Davis, 43, declared her run for mayor in April, just hours after her colleague Councilmember Raul Peralez announced his candidacy following more than a year of all-but-official campaigning. The two lawmakers, along with activist and longshot candidate Jonathan Royce Esteban, are the only official competitors in the race.
Davis’ platform includes rejecting the controversial Opportunity Housing plan that seeks to rezone residential areas to allow duplexes, triplexes or fourplexes on land designated for single-family homes, reducing red tape for affordable housing projects, increasing staffing for the city’s police department and building more green space.
Davis and Peralez represent opposite sides of the business-labor split on the San Jose City Council. Davis votes almost exclusively with the city’s business interests, joining like-minded colleagues such as Mayor Sam Liccardo and Councilmember Pam Foley. Meanwhile, Peralez already has a long list of labor endorsements, including all of the council’s so-called Latino Caucus.
Davis touts her accomplishments for the office on her website, which include pushing Fire Station 37 on Lincoln Avenue forward, more funding for police equipment and what she says is her proudest achievement: securing funding for automated CPR devices on the city’s fire engines.

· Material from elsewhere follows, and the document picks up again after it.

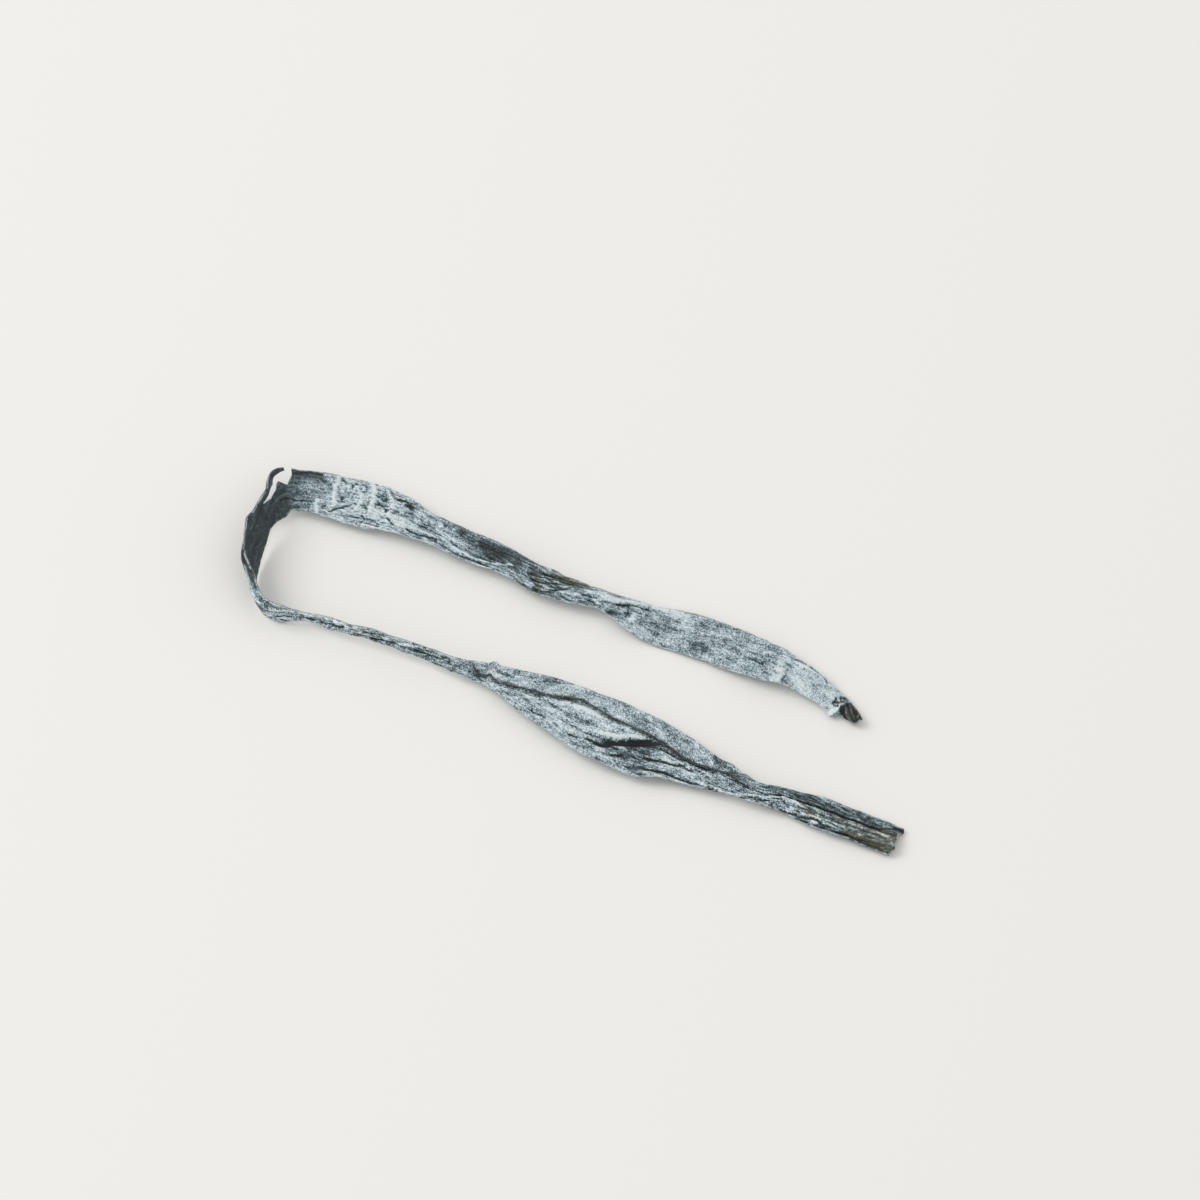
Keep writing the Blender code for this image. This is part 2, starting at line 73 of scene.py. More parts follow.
VIEW_DOWN = 58.0  # degrees below the horizon that the camera looks
MM_PER_PIXEL = 0.40
PHOTO_SIZE = 1200  # pixels
PLAN_ORIGIN = (570.0, 650.0)  # where the plan's origin is in the photograph
DISTANCE = 9.0  # metres from the strip to the camera
SENSOR = 36.0  # width of the camera's sensor
KEY_DIRECTION = (-1.0, 0.3, 0.95)  # in the plan, from the strip to the light
KEY_DISTANCE, KEY_SIZE, KEY_POWER = 5.0, 2.8, 95.0  # metres, metres and watts
KEY_COLOUR = (1.0, 0.99, 0.98)
SKY_COLOUR, SKY_STRENGTH = (1.0, 0.995, 0.985, 1.0), 0.72
FLOOR_SIZE = 30.0  # metres

# The blade's cross-sections from the tail round to the cut end, as the solid has them: the
# place of the middle, how far it shows on its back and front side of that, the roll about
# its run, the bend across it, the width folded over, the depth of its lobes, and the curl
# of the back margin.
SECTIONS = (
    # x, y, z, back, front, roll, bend, folded, lobes, curl
    (114.6, -34.9, 2.4, 1.8, 1.6, 0, -190, 0, 0.0, 0),
    (112.2, -31.1, 3.3, 2.6, 2.5, 0, -200, 0, 0.2, 0),
    (110.8, -28.3, 2.9, 2.7, 3.6, 0, -150, 0, 0.2, 0),
    (109.9, -26.9, 2.6, 2.8, 8.6, 0, -60, 0, 0.0, 0),
    (100.0, -20.7, 3.2, 5.9, 5.5, 0, -40, 0, 0.0, 0),
    (90.0, -14.3, 4.0, 7.9, 6.0, -4, -30, 0, 0.0, 0),
    (79.2, -7.5, 4.4, 8.4, 9.5, -3, -24, 0, 0.0, 0),
    (66.0, -1.1, 3.2, 9.3, 10.1, 2, -20, 0, 0.0, 0),
    (50.0, 5.9, 1.8, 9.7, 9.3, 3, -14, 0, 0.0, 0),
    (36.0, 11.4, 2.1, 7.7, 9.8, 0, -20, 0, 0.0, 0),
    (24.0, 15.9, 4.0, 5.9, 7.8, -4, -34, 0, 0.2, 0),
    (12.0, 20.4, 5.2, 5.5, 3.7, -5, -56, 0, 0.6, 0),
    (-2.0, 25.5, 5.4, 6.3, 5.4, -2, -54, 0, 0.9, 0),
    (-13.2, 29.9, 4.8, 6.2, 5.2, 4, -30, 0, 1.2, 0),
    (-24.4, 36.8, 4.4, 7.0, 4.4, 6, -18, 0, 0.8, 0),
    (-40.0, 44.5, 4.8, 7.8, 5.3, 2, -24, 0, 0.5, 0),
    (-56.8, 54.1, 5.2, 7.4, 6.3, -3, -32, 0, 0.4, 0),
    (-68.4, 60.1, 4.6, 9.9, 8.1, -2, -18, 0, 0.0, 0),
    (-81.6, 65.9, 3.6, 10.4, 10.3, 3, 10, 0, 0.0, 0),
    (-97.2, 69.8, 4.0, 9.8, 9.0, 8, 16, 0, 0.0, 0),
    (-108.0, 72.0, 5.0, 8.8, 8.2, 15, 14, 0, 0.0, 0),
    (-114.2, 71.2, 6.2, 9.8, 8.0, 27, 10, 0, 0.0, 0),
    (-119.0, 65.4, 7.2, 6.3, 7.9, 44, 12, 0, 0.0, 0),
    (-122.6, 57.0, 8.0, 7.5, 5.5, 58, 18, 0, 0.0, 0),
    (-126.6, 47.6, 8.2, 8.4, 7.4, 62, 22, 0, 0.0, 4),
    (-129.0, 37.6, 7.8, 7.4, 8.2, 66, 26, 0, 0.0, 34),
    (-128.0, 28.2, 6.8, 6.4, 7.0, 74, 24, 0, 0.2, 60),
    (-123.8, 17.6, 5.8, 5.0, 4.6, 87, 16, 0, 0.5, 40),
    (-116.2, 14.0, 5.2, 4.9, 5.0, 96, 6, 0, 0.8, 10),
    (-108.0, 13.4, 4.4, 2.8, 2.8, 102, 0, 0, 0.8, 0),
    (-98.0, 10.8, 4.4, 2.6, 2.5, 108, 0, 0, 0.7, 0),
    (-88.0, 7.0, 5.0, 2.4, 2.4, 112, 0, 0, 0.7, 0),
    (-79.2, 3.8, 5.4, 2.5, 2.6, 114, 0, 0, 0.7, 0),
    (-70.4, 0.6, 5.4, 2.6, 2.7, 118, 0, 0, 0.7, 0),
    (-53.6, -6.6, 5.0, 2.8, 2.8, 130, 0, 0, 0.8, 0),
    (-42.0, -11.6, 4.4, 3.4, 3.2, 152, -10, 1.0, 0.7, 0),
    (-34.0, -14.4, 3.8, 4.8, 3.8, 170, -16, 4.4, 0.4, 0),
    (-24.0, -18.2, 3.3, 6.9, 7.2, 178, -18, 6.4, 0.2, 0),
    (-12.0, -25.0, 2.8, 10.8, 10.4, 180, -22, 7.2, 0.0, 0),
    (2.0, -32.6, 1.8, 13.0, 13.6, 181, -30, 4.4, 0.0, 0),
    (16.0, -39.4, 1.2, 13.8, 15.8, 182, -34, 6.8, 0.0, 0),
    (30.0, -46.5, 1.5, 12.8, 15.4, 180, -34, 6.4, 0.0, 0),
    (44.0, -53.5, 2.4, 10.4, 10.6, 177, -26, 7.8, 0.2, 0),
    (58.0, -60.6, 3.4, 6.0, 7.5, 174, -14, 3.8, 0.6, 0),
    (72.0, -68.0, 3.6, 4.1, 4.6, 174, 10, 1.0, 0.9, 0),
    (86.8, -73.3, 3.6, 6.0, 4.8, 178, 30, 0, 0.7, 0),
    (100.0, -79.6, 3.4, 8.8, 5.6, 182, 34, 0, 0.5, 0),
    (114.0, -85.1, 2.5, 8.4, 5.6, 183, 36, 0, 0.4, 0),
    (129.6, -91.1, 2.1, 7.4, 6.6, 182, 40, 0, 0.4, 0),
)
TAIL, CORNER, FIRST_TEAR, SECOND_TEAR = 3, 20, 21, 22  # cross-sections that bound the torn places
TURN = 28  # from here the sections belong to the lower arm
PLAIN_FROM, PLAIN_TO = 6, 8  # cross-sections between which face one looks up
BACK, FRONT, ROLL, BEND, FOLDED, LOBES, CURL = range(3, 10)  # their columns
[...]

“She reaches over both sides of the aisle,” resident Virginia Johnson told San José Spotlight. “Our issues are a lot more complicated than our politicians are willing to accept. Our issues are systemic. I’ve always been upper-middle class, I own three houses. But I’m concerned about the younger generation. What are we leaving for them? I’m a boomer, but my family is full of millennials. I care for them. And I think Dev is somebody that will do that too.”
Voters first elected Davis to the council in 2016 and again in 2020.
Rumors from political insiders have all but officially confirmed that Supervisor Cindy Chavez, trounced in her previous run for mayor in 2006, is running for San Jose’s top spot again. Other rumored candidates—at least according to a text poll—include freshman Councilmember Matt Mahan, former councilmember and current Planning Commissioner Pierluigi Oliverio and Madison Nguyen, former vice mayor and Silicon Valley Organization executive.
Davis says she’s ahead of the field in one aspect: bringing a “data nerd” approach to the mayor’s office.
“I’m always going to look an issue and look at what it’s going to do now and what it’s going to do in the long run,” Davis said. “I think it’s really important to think about whatever isn’t immediate from whatever proposal we’re looking at.”
The mayoral primary election is set for June 2022.